3. por fim, Sacks descreve um episódio de revolta de estudantes na Universidade de Gallaudet, uma universidade americana destinada ao ensino dos surdos. Os alunos não aceitaram a eleição de um reitor não-surdo, exigindo que fosse escolhido, pela primeira vez, um surdo, no que constituiu um gesto de afirmação de um movimento identitário e de reivindicação de direitos em tudo semelhante aos movimentos feminista, dos negros ou dos homossexuais.

Em consequência da sua organização, "Vejo Uma Voz" não é um livro estruturado, e a profusão de notas de rodapé pode acabar por perturbar a leitura, mas tais questões são insignificantes quando comparadas com a faculdade que este livro tem de nos obrigar a pensar, de nos despertar para uma realidade na qual nunca tínhamos reparado, mesmo estando ao nosso lado (a prevalência da surdez é de 1 em cada 1000), e, se tínhamos, era com sentimentos de compaixão ou de preconceito.

Sim, porque quem não se recorda de ter, na infância, um familiar ou vizinho "surdo-mudo"? E, na verdade, nem deveria haver qualquer problema com o aparelho vocal do miúdo(a). Seria até, provavelmente, uma criança inteligente, enclausurada numa prisão de comunicação, cheia de vontade de aprender, mas sem dispor das ferramentas para o fazer. Normalmente, pelos seus sons guturais de protesto, por não se desenvolver como as outras crianças, os surdos pré-linguísticos eram classificadas como imbecis e enclausurados em hospícios e reformatórios. Sacks descreve que, quando se ensinava a estas crianças uma língua gestual, elas desabrochavam de repente, curiosas, inteligentes, ansiosas por aprender e por comunicar. Alguns deles tornaram-se excelentes escritores, pintores ou engenheiros. E pensar que, a partir de meados do século XIX até à segunda metade do século XX, as línguas gestuais foram proibidas em muitos países, como a Inglaterra, onde a imposição da conformidade vitoriana penalizava as minorias, como as de surdos, mas também, por exemplo, dos "sodomitas"! Em Portugal, por razões um pouco diferentes, também a Língua Gestual Portuguesa esteve proibida até 1974, pois a ditadura temia que, não sendo compreendida pela polícia política, fosse usada para conspirar contra o regime.

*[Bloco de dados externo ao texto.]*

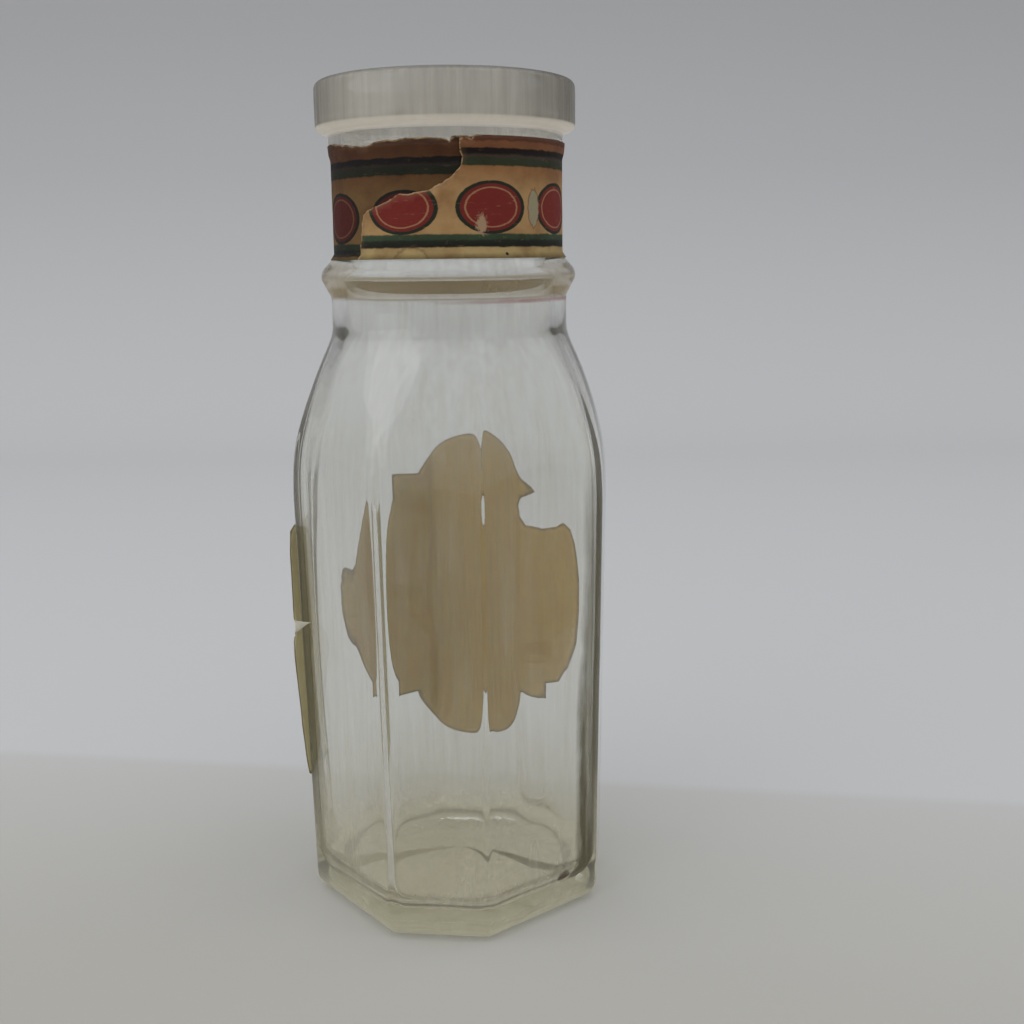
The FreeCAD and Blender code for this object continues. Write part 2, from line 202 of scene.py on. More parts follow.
def jar_rows():
    """Every row of the jar's skin as (radii, height), from the middle of the underside, up the
    outside, over the rim and down to the middle of the floor, and how many rows lie outside."""
    rows = []
    for share in (0.12, 0.3, 0.5, 0.68, 0.8, 0.87, 0.93):
        radius = 31.0 * share
        dish = push_up * max(0.0, 1 - (radius / 27.0) ** 2)
        rows.append((np.full(COLUMNS, radius), dish))
    for inset, height in [(heel + 2.5, 0.0), *[
        (heel * (1 - math.sin(math.radians(t))), heel * (1 - math.cos(math.radians(t))))
        for t in (0, 12, 26, 40, 54, 68, 80)
    ]]:  # fmt: skip
        rows.append((flats(THETA, height, inset, outer_corner), height))
    outer_side = even_rows(outside_line(), 0.45, 3.0, 7.0)
    middle = side_radius(outer_side[outer_side[:, 1] < 170], 0.0)
    for radius, height in outer_side[outer_side[:, 1] > heel]:
        skin = np.full(COLUMNS, radius)
        if height < 148:
            skin = fading_flats(height, 0.0, middle(height), outer_corner)
            skin += 0.10 * uneven(THETA, height, 5.0, 2.5, 30.0)
        rows.append((skin, height))
    outer_rows = len(rows)
    inner_floor = floor_thickness + inner_heel
    inner_side = even_rows(inside_line(), 0.4, 4.0, 8.0)
    middle = side_radius(inner_side[inner_side[:, 1] < 170], wall)
    for radius, height in inner_side[inner_side[:, 1] > inner_floor][1:]:
        skin = np.full(COLUMNS, radius)
        if height < 160:
            if height < 148:
                shape = inner_corner, wedges, thins
                skin = fading_flats(height, wall, middle(height), *shape)
            fade = min(1.0, (160 - height) / 30)
            skin += fade * 0.5 * uneven(THETA, height, 21.0, 3.2, 60.0)
        rows.append((skin, height))
    for t in (90, 76, 62, 48, 34, 20, 8):
        inset = wall + inner_heel * (1 - math.sin(math.radians(t)))
        height = floor_thickness + inner_heel * (1 - math.cos(math.radians(t)))
        skin = flats(THETA, height, inset, inner_corner, wedges, thins)
        skin += 0.5 * uneven(THETA, height, 21.0, 3.2, 60.0)
        rows.append((skin, height))
    edge = rows[-1][0]
    for share in (0.9, 0.75, 0.55, 0.35, 0.15):
        height = floor_thickness + floor_rise * (1 - share**2)
        rows.append((edge * share + (1 - share) * edge.mean() * share * 0.1, height))
    return rows, outer_rows


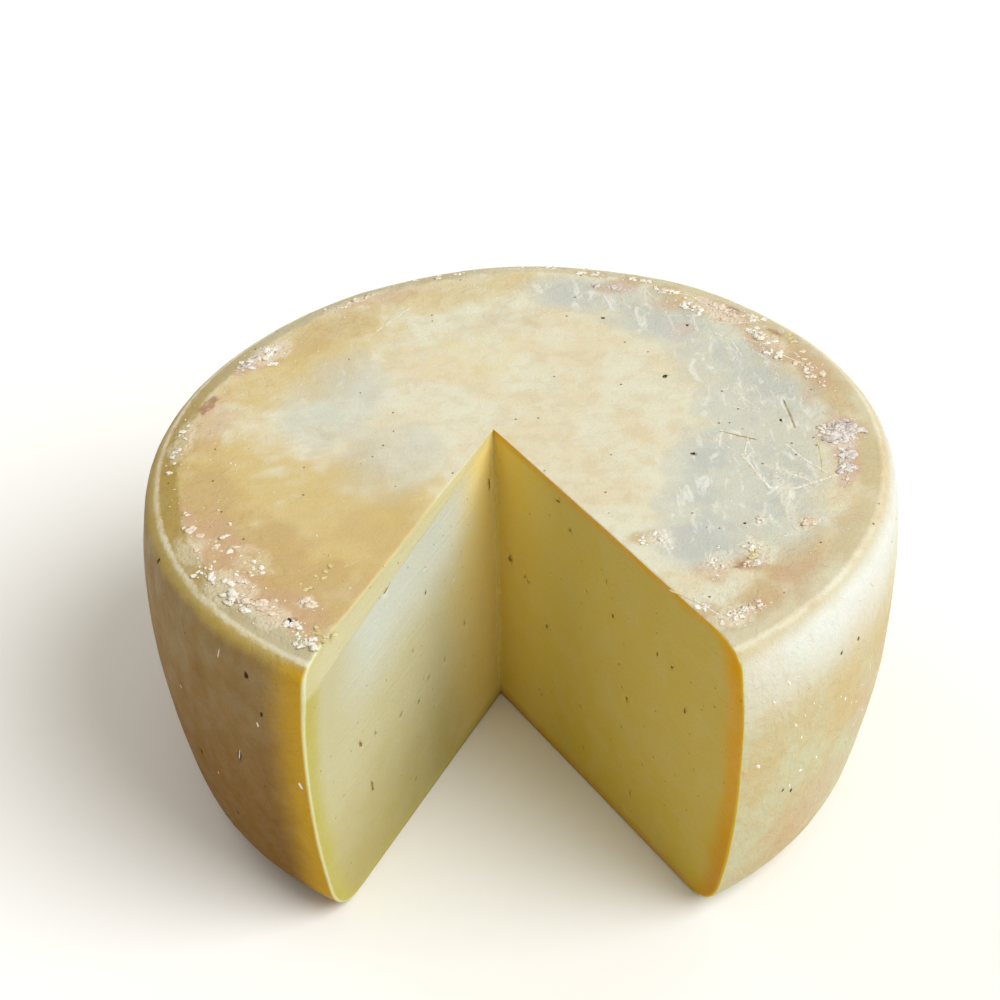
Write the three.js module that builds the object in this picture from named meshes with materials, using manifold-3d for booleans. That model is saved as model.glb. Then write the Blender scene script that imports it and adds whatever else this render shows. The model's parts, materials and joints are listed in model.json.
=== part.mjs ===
// A farmhouse cheese wheel with a slice cut out of it. Millimetres, +Z up.
// It is one piece of cheese: a wheel with a bulging side and a flat base, and a wedge-shaped
// notch cut right through it from top to base. The notch opens towards -Y.
// The origin is at the middle of the wheel's bounding box, on the plane it rests on.
import * as THREE from 'three';
import { mergeVertices } from 'three/addons/utils/BufferGeometryUtils.js';
import Module from 'manifold-3d';

const wasm = await Module();
wasm.setup();

// The wheel
const wheelRadius = 130;          // at its widest
const wheelHeight = 120;          // at its axis
const widestHeight = 84;          // the side bulges most above the middle
const baseRadius = 104;           // flat part of the base
const heelRadius = 122.5;         // where the round bottom corner meets the side
const heelHeight = 17;
const shoulderRadius = 127.6;     // where the side turns in to the top rim
const shoulderHeight = 111.5;
const rimRadius = 122.5;          // the crisp line left by the mould's lid
const rimHeight = 117.8;
const topRadius = 113;            // flat part of the top, inside the sloping rim
const thickening = { x: 0.00020, y: 0.00015 };   // per mm: one side of the wheel is thicker

// How far the curves' handles reach from the outline's points, which sets how full each curve is
const handles = {
  base: 9,              // outwards along the base
  heelBelow: 12,        // down from the heel
  heelAbove: 22,        // up from the heel
  heelLean: 0.22,       // outwards for each millimetre up, at the heel
  bulgeBelow: 28,       // down from the widest height
  bulgeAbove: 12,       // up from it
  shoulderBelow: 8,     // down from the shoulder
  shoulderOut: 1.4,     // and outwards
};
const rimCorner = { inwards: 1, below: 1.2 };   // from the shoulder's radius and the rim's height
const rimSlope = 5;                             // inwards from the rim, where the slope meets the top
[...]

Mas ainda hoje temos por hábito classificar os surdos como "deficientes", como se fosse possível resumir a riqueza e o potencial de um individuo a uma única característica física. Foi com enorme espanto que descobri que é precisamente o contrário: por exemplo, as crianças surdas de nascença conseguem começar a comunicar com os pais em linguagem gestual logo a partir dos 4 meses, para pedir leite, por exemplo, enquanto as crianças não-surdas apenas começam a articular as primeiras palavras por volta do primeiro ano de idade. Os surdos, geralmente, têm uma maior consciência visual e espacial, o que se reflete nas línguas gestuais, que são mais ricas e concisas que as línguas faladas no que se refere a localização e orientação, e na expressão corporal. Neste e noutros campos, surpreendentemente, os "deficientes" somos nós, os "ouvintes".

Dei por mim a pensar: e porque é que não ensinamos a todas as crianças, desde a mais tenra idade, a língua gestual do seu país, fazendo com que, dentro de algumas gerações, esta se tornasse nativa de toda a população, tal como a língua falada? Caçávamos dois coelhos de uma assentada: nós, os "deficientes-ouvintes", poderíamos beneficiar de uma maior sensibilidade visual/espacial e a surdez deixaria de ser impedimento à integração na sociedade de pessoas com enorme potencial.

Costuma dizer-se que "burro velho não aprende línguas", mas eu não quero ficar para trás. Fui à procura na Net e encontrei uma Escola Virtual de Língua Gestual Portuguesa. Já completei o primeiro módulo e fiquei aprovado (com excelente nota!) no respetivo questionário de avaliação. Vá lá, é giro... e é grátis!